The relationship between the central and local governments in China has been an interesting research topic, Lieberthal (1992) called it "fragmented authoritarianism" and Landry (2008) conceptualized it as "decentralized authoritarianism." I would like to argue that the role of Internet has been instrumental in centralizing control by the central government so that the fragmented and decentralized local powers can be monitored and disciplined.

Taiwanese political scientist Hsu Szu-Chien succinctly explains how the Party Disciplinary Inspection system reform works to supervise local leading cadres, including "[s]oliciting information from the masses and media."

Here one must recognize the struggle between the central party-state and local governments in a post-totalitarian authoritarian regime. First, post-totalitarian authoritarian regimes have kept some of their totalitarian institutions, such as state-controlled mass media, the party-state and secret police, but with clear declines in the level of ideological orthodoxy, repression, dependence on personalized top leadership, and mass mobilization.

China can be categorized as such. Second, the "strength" of "soft discipline" is the routinized monitoring and supervising of local governance by the central party-state to penalize bad or corrupt governance.

Indeed, as observed by a Chinese Internet researcher David Herold, during 2006 and 2007, "Chinese netizens seem to have accepted these conditions to a large extent, and often explicitly support the central government while attacking local officials, businesses, institutions, etc."
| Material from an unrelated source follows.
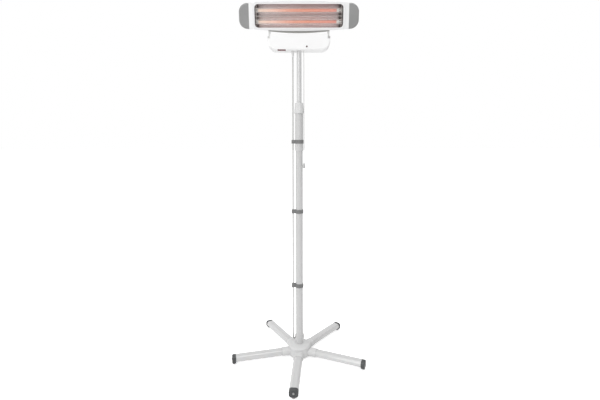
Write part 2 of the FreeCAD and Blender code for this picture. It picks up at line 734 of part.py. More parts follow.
def hank():
    """The spare length: runs folded back and forth, drawn in by a tie at their middle."""
    length, width = value("hank_length"), value("hank_width")
    waist, height = value("hank_waist"), value("hank_height")
    low = value("hank_bottom_y")
    end = width / 2
    neck = (length - width) / 2
    corners = [
        (-end, low + end), (-waist / 2, low + end + neck), (-end, low + length - end),
        (end, low + length - end), (waist / 2, low + end + neck), (end, low + end),
    ]
    far = FreeCAD.Vector(0, low + length, 0)
    near = FreeCAD.Vector(0, low, 0)
    flat = [FreeCAD.Vector(x, y, 0) for x, y in corners]
    outline = [
        Part.LineSegment(flat[0], flat[1]),
        Part.LineSegment(flat[1], flat[2]),
        Part.Arc(flat[2], far, flat[3]),
        Part.LineSegment(flat[3], flat[4]),
        Part.LineSegment(flat[4], flat[5]),
        Part.Arc(flat[5], near, flat[0]),
    ]
    wire = Part.Wire([curve.toShape() for curve in outline])
    feature = doc.addObject("Part::Feature", "cable_hank")
    feature.Shape = Part.Face(wire).extrude(Z * height)
    piece("cable_hank", feature)

    middle = "hank_bottom_y + hank_length / 2"
    span = (f"{middle} - tie_width / 2", f"{middle} + tie_width / 2")
    half = "(hank_waist / 2 + tie_slack)"
    band = block(
        "tie_band", (f"-{half} - tie_wall", f"{half} + tie_wall"), span,
        ("0", "hank_height + tie_wall"),
    )
    inside = block(
        "tie_inside", (f"-{half}", half), (f"{span[0]} - 1", f"{span[1]} + 1"),
        ("-1", "hank_height"),
    )
    piece("hank_tie", cut("hank_tie", band, inside))


def plug():
    """A straight moulded plug with two flat blades and a round earth pin."""
    shell = block(
        "plug_shell", ("-plug_width / 2", "plug_width / 2"), ("plug_start", "plug_end"),
        ("0", "plug_height"),
    )
    body = filleted("plug_eased", shell, "4", lambda edge: runs_along(edge, Y))
    neck = doc.addObject("Part::Cone", "plug_neck")
    neck.Placement = FreeCAD.Placement(
        FreeCAD.Vector(0, value("plug_start - neck_length"), value("plug_height / 2")), ALONG["y"]
    )
    bind(neck, Radius1="cable_radius + 1.1", Radius2="cable_radius + 4", Height="neck_length + 0.5")
    bore = rod(
        "plug_bore", "y", ("0", "plug_height / 2"),
        ("plug_start - neck_length - 1", "cable_end"), "cable_radius",
    )
    piece("plug_body", cut("plug_body", fused("plug_solid", body, neck), bore))
    length = ("plug_end", "plug_end + pin_length")
    blades = [
        block(
            f"blade_{side}", (f"{sign} blade_at - blade_half", f"{sign} blade_at + blade_half"),
            length, ("blade_low", "blade_high"),
        )
        for side, sign in (("left", "-"), ("right", ""))
    ]
    earth_pin = rod("earth_pin", "y", ("0", "earth_height"), length, "earth_radius")
    piece("plug_pins", grouped("plug_pins", *blades, earth_pin))


# --- tilting head ---


TUBE_LINES = {
    "upper": "head_middle + quartz_rise",
    "lower": "head_middle - quartz_rise",
}
BOW = "(head_half ^ 2 + (head_tall - head_short) ^ 2) / (2 * (head_tall - head_short))"


def lens_block(name, half, inset, front, back):
    """A box whose top and bottom bow outwards by a large arc, less an inset all round."""
    body = block(
        f"{name}_box", (f"-({half})", half), (front, back),
        ("head_middle - head_tall", "head_middle + head_tall"),
    )
    above = rod(
        f"{name}_above", "y", ("0", f"head_middle + head_tall - {BOW}"),
        (f"{front} - 1", f"{back} + 1"), f"{BOW} - {inset}",
    )
    below = rod(
        f"{name}_below", "y", ("0", f"head_middle - head_tall + {BOW}"),
        (f"{front} - 1", f"{back} + 1"), f"{BOW} - {inset}",
    )
    return common(name, body, above, below)


def window_block(name, grow, corner, front, back):
    """A block with the window's outline, grown all round, with round corners."""
    solid = block(
        f"{name}_box", (f"-(window_half + {grow})", f"window_half + {grow}"), (front, back),
        (f"head_middle - window_rise - {grow}", f"head_middle + window_rise + {grow}"),
    )
    return filleted(name, solid, corner, lambda edge: runs_along(edge, Y))


def head():
    tilt = FreeCAD.Placement(
        FreeCAD.Vector(), FreeCAD.Rotation(X, value("rest_tilt")),
        FreeCAD.Vector(0, 0, value("tilt_height")),
    )
    back = "head_front + head_depth"
    lip = "head_front + panel_thickness"

    shell = lens_block("housing_outer", "head_half", "0", lip, back)
    rear = value(back)
    eased = filleted(
        "housing_eased", shell, "18",
        lambda edge: abs(edge.CenterOfMass.y - rear) < 0.01 and edge.BoundBox.XLength > 100,
    )
    cavity = lens_block(
        "housing_cavity", "head_half + 1", "head_wall", f"{lip} - 1", f"{back} - head_wall"
    )
    cavity_eased = filleted(
        "housing_cavity_eased", cavity, "16",
        lambda edge: edge.CenterOfMass.y > rear - 3 and edge.BoundBox.XLength > 100,
    )
    piece("head_housing", cut("head_housing", eased, cavity_eased), tilt)

    panel = lens_block("panel_solid", "head_half", "0", "head_front", lip)
    opening = window_block(
        "panel_opening", "0", "window_corner", "head_front - 1", f"{lip} + 1"
    )
    piece("front_panel", cut("front_panel", panel, opening), tilt)

    bezel = window_block(
        "bezel_solid", "bezel_band", "window_corner + 6", "head_front - bezel_thickness", "head_front",
    )
    bezel_hole = window_block(
        "bezel_hole", "0", "window_corner", "head_front - 3", "head_front + 1"
    )
    piece("front_bezel", cut("front_bezel", bezel, bezel_hole), tilt)

    for side, sign in (("left", "-"), ("right", "")):
        near, far = ("-cap_reach", "-head_half") if sign else ("head_half", "cap_reach")
        outer = block(
            f"cap_{side}_block", (near, far), ("head_front", back),
            ("head_middle - head_short", "head_middle + head_short"),
        )
        end = value(near if sign else far)
        corners = filleted(
            f"cap_{side}_corners", outer, "cap_corner",
            lambda edge: runs_along(edge, Y) and abs(edge.CenterOfMass.x - end) < 0.01,
        )
        soft = filleted(
            f"cap_{side}_soft", corners, "7",
            lambda edge: not runs_along(edge, Y)
            and abs(edge.CenterOfMass.x) > value("head_half + 1"),
        )
        hollow = block(
            f"cap_{side}_hollow",
            (f"{near} + 12", f"{far} + 1") if sign else (f"{near} - 1", f"{far} - 12"),
            ("head_front + 3", f"{back} - 3"),
            ("head_middle - head_short + 12", "head_middle + head_short - 12"),
        )
        piece(f"end_cap_{side}", cut(f"end_cap_{side}", soft, hollow), tilt)

    reflector(tilt)
    heating(tilt)
    guard(tilt)
    yoke(tilt)


def level_wires(name, radius):
    """The guard's level wires, or the holes for them in the reflector's end plates."""
    return [
        rod(
            f"{name}_{n}", "x", ("guard_y", f"head_middle + {n} * wire_step"),
            ("-guard_half", "guard_half"), radius,
        )
        for n in (-2, -1, 0, 1, 2)
    ]


def reflector(tilt):
    """Two half-round troughs side by side, with flat sides forward to the window's edge."""
    span = ("-trough_half", "trough_half")
    lip = "head_front + panel_thickness"
    outside = []
    inside = []
    for name, centre in TUBE_LINES.items():
        line = ("quartz_y", centre)
        outside.append(rod(f"trough_{name}", "x", line, span, "trough_radius + trough_sheet"))
        inside.append(rod(f"trough_bore_{name}", "x", line, span, "trough_radius"))
    front = block(
        "trough_front", span, ("quartz_y - 40", "quartz_y"), ("head_middle - 70", "head_middle + 70")
    )
    troughs = cut("troughs", fused("trough_solids", *outside), *inside, front)
    edge = "(quartz_rise + trough_radius)"
    across = ("-trough_half - trough_sheet", "trough_half + trough_sheet")
    kinds = (
        ("flange", "quartz_y", "trough_sheet"),
        ("lip", f"{lip} + trough_sheet", "4.5"),
    )
    sides = []
    for name, sign in (("top", "+"), ("bottom", "-")):
        for kind, depth, rise in kinds:
            heights = [f"head_middle {sign} {edge}", f"head_middle {sign} ({edge} + {rise})"]
            if sign == "-":
                heights.reverse()
            sides.append(block(f"{kind}_{name}", across, (lip, depth), heights))
    for name, reach in (("left", (across[0], span[0])), ("right", (span[1], across[1]))):
        sides.append(block(
            f"end_plate_{name}", reach, (lip, "quartz_y + trough_radius + 2 * trough_sheet"),
            (f"head_middle - {edge} - 2 * trough_sheet", f"head_middle + {edge} + 2 * trough_sheet"),
        ))
    sheet_metal = fused("reflector_sheet", troughs, *sides)
    holes = level_wires("guard_hole", "wire_radius + slip")
    piece("reflector", cut("reflector", sheet_metal, *holes), tilt)


def heating(tilt):
    """The two quartz tubes, the coils inside them and the ceramic holders at their ends."""
    span = ("quartz_left", "quartz_right")
    coils = []
    holders = []
    for name, centre in TUBE_LINES.items():
        line = ("quartz_y", centre)
        glass = rod(f"quartz_{name}_outer", "x", line, span, "quartz_radius")
        bore = rod(f"quartz_{name}_inner", "x", line, span, "quartz_radius - quartz_wall")
        piece(f"quartz_tube_{name}", cut(f"quartz_tube_{name}", glass, bore), tilt)
        coils.append(
            rod(f"coil_{name}", "x", line, ("coil_left", "coil_right"), "coil_radius")
        )
        seat = rod(f"seat_{name}", "x", line, span, "quartz_radius")
        holder = f"holder_{name}"
        left = rod(f"{holder}_left", "x", line, ("-trough_half", "holder_left"), "holder_radius")
        right = fused(
            f"{holder}_right",
            rod(f"{holder}_cup", "x", line, ("holder_right", "holder_end"), "holder_radius"),
            rod(f"{holder}_stem", "x", line, ("holder_end", "trough_half"), "terminal_radius"),
        )
        holders += [
            cut(f"{holder}_{side}_seated", solid, seat)
            for side, solid in (("left", left), ("right", right))
        ]
    piece("heating_coils", grouped("heating_coils", *coils), tilt)
    piece("ceramic_holders", grouped("ceramic_holders", *holders), tilt)


def guard(tilt):
    """A grille of thin level wires, through the reflector's end plates, on two upright ones."""
    upright = [
        rod(
            f"wire_upright_{side}", "z", (x, "guard_y + 1.6"),
            ("head_middle - 46", "head_middle + 46"), "wire_radius",
        )
        for side, x in (("left", "5 - trough_half"), ("right", "trough_half - 5"))
    ]
    level = level_wires("wire", "wire_radius")
    piece("guard_grille", fused("guard_grille", *level, *upright), tilt)


def yoke(tilt):
    """A strap under the housing, thickest at its middle, and the two arms down to the pivots."""
    rise = f"(ear_outer ^ 2 / (2 * {BOW}) + strap_middle - strap_ends)"
    sag = f"(ear_outer ^ 2 / (2 * {rise}))"
    over = rod(
        "strap_over", "y", ("0", f"head_middle - head_tall + {BOW}"),
        ("-strap_half - 1", "strap_half + 1"), BOW,
    )
    under = rod(
        "strap_under", "y", ("0", f"head_middle - head_tall - strap_middle + {sag}"),
        ("-strap_half", "strap_half"), sag,
    )
    reach = block(
        "strap_reach", ("-ear_outer", "ear_outer"), ("-strap_half", "strap_half"),
        ("tilt_height + 15", "head_middle"),
    )
    piece("tilt_strap", cut("tilt_strap", common("strap_bent", under, reach), over), tilt)

    arms = []
    for side, (low, high) in (
        ("left", ("-ear_outer", "-ear_inner")), ("right", ("ear_inner", "ear_outer"))
    ):
        plate = block(
            f"arm_{side}_plate", (low, high), ("-ear_radius", "ear_radius"),
            ("tilt_height", "head_middle - head_tall + 2"),
        )
        end = rod(f"arm_{side}_end", "x", ("0", "tilt_height"), (low, high), "ear_radius")
        arms.append(fused(f"arm_{side}", plate, end))
    bore = rod(
        "arm_bores", "x", ("0", "tilt_height"), ("-box_half", "box_half"),
        "pivot_radius + run_fit",
    )
    piece("yoke_arms", cut("yoke_arms", grouped("arm_pair", *arms), bore, under), tilt)


star_base()
pole()
switch_box()
pull_switch()
mains_cable()
hank()
plug()
head()
doc.recompute()

failed = [item.Name for item in doc.Objects if {"Invalid", "Error"} & set(item.State)]
failed += [item.Label for item in pieces if item.Shape.isNull() or not item.Shape.isValid()]
if failed:
    raise RuntimeError(f"these did not build: {failed}")

os.makedirs("parts", exist_ok=True)
for item in pieces:
    item.Shape.exportStep(f"parts/{item.Label}.step")
print(f"{len(pieces)} parts written")
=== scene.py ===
import math

import bmesh
import bpy
from mathutils import Matrix, Vector


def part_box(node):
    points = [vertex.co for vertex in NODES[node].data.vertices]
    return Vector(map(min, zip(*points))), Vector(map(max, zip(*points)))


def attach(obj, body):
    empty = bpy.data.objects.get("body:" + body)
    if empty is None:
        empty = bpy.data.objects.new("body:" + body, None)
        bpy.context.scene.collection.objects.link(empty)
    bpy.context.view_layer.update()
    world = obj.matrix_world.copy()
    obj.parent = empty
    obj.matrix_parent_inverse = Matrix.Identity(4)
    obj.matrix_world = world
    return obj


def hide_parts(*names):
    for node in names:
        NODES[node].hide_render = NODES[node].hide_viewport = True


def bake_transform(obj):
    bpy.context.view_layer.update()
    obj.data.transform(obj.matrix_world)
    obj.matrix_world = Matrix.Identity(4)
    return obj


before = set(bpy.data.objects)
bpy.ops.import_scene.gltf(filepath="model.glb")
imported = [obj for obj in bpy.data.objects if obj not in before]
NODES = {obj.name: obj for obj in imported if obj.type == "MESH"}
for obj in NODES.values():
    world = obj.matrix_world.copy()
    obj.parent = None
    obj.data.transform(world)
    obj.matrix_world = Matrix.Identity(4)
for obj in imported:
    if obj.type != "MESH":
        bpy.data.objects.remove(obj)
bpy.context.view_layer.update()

# A free-standing radiant heater on a telescopic pole. Metres, in the CAD model's frame:
# the origin is on the floor on the pole's axis, +Z is up and the heater faces -Y.

MM = 0.001


def box(node):
    low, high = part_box(node)
    return Vector(low), Vector(high)


# --- materials ---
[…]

Since 2009, the Online Public Opinion Monitoring and Measuring Unit of the People's Net published various reports including quarterly reports on the capacity of local governments to respond to "internet mass incidents" based on six parameters: "government responsiveness, transparency of information, government credibility, restoration of social order, dynamic responsiveness, and accountability of government officials." Internet and social media such as Weibo becomes the new venue for "soliciting information from the masses."

The emerging and growing "public opinion monitoring sector" further testifies such centralization mechanism of the Internet being used as soft discipline measures mainly by the central government. To meet the demand, public opinion monitoring software and "analysts" are produced. The most successful example is Online Public Opinion Monitoring and Measuring Unit, which alone has an annual revenue of close to $33 million (200 million RMB).

As rightly highlighted in the 2014 Edelman Trust Barometer results, the most trusted source of information over media in China is online search results. The trust building mechanism in China is thus likely to be increasingly more dependent on the Internet, facilitated by social media and the public opinion monitoring sector.

As the recently-established Central Network Information Office becomes the new (centralized) Internet authority of China that is speculated to be independent from the Central Propaganda Department, we may begin to witness the beginning of trust-building mechanism through more information monitoring and guiding online in China.